The I-PACE is no mere compliance car (an adaptation of a conventional product, built in small numbers only to satisfy the ZEV quota). Last month, the U.K. joined France and other EU states in announcing a ban on petrol-powered vehicles by 2040. The British government is positioning EV technology as a pillar of industrial strategy, post-Brexit.
A similar urgency is pushing the German giants post-Dieselgate. Jumping into the Model X’s pool is the 2018 Audi e-tron Quattro, a mid-size SUV with a 95-kWh battery, nominal range of 310 miles, and 0-60 mph in 4.6 seconds. Porsche has indicated it too will offer an EV crossover, Macan-sized, on the VW Group’s new dedicated architecture.
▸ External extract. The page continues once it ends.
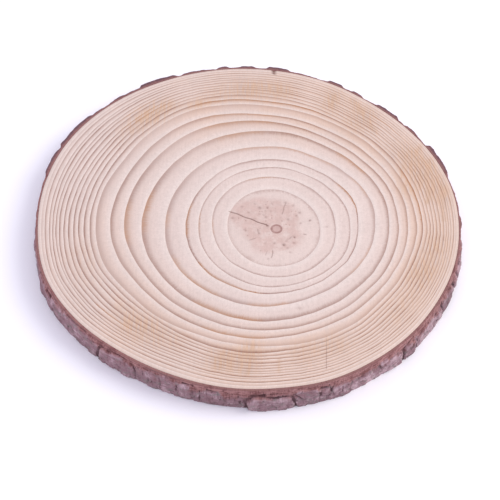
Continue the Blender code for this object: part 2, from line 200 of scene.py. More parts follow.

Our Mr. Musk won’t be taking that lying down. Tesla has said it will have its own small-midsize crossover, called Model Y, before the end of the decade.
Going down market a bit, Hyundai — already in the EV business with its Ioniq sedan—is expected to bring an all-electric Kona crossover to market in 2018. The subcompact ute will reportedly use a 50-kWh battery pack good for a 217-mile range with a starting price of $39,000.
The one name we haven’t called is the Chevy Bolt, GM ’s excellent five-passenger EV that isn’t quite a crossover. With a range of 238 miles and price of $37,495 before tax credits, the Bolt seems to have all the goods, but so far it’s a soft-seller. What if the Bolt had been born a crossover, though? It could have been a star.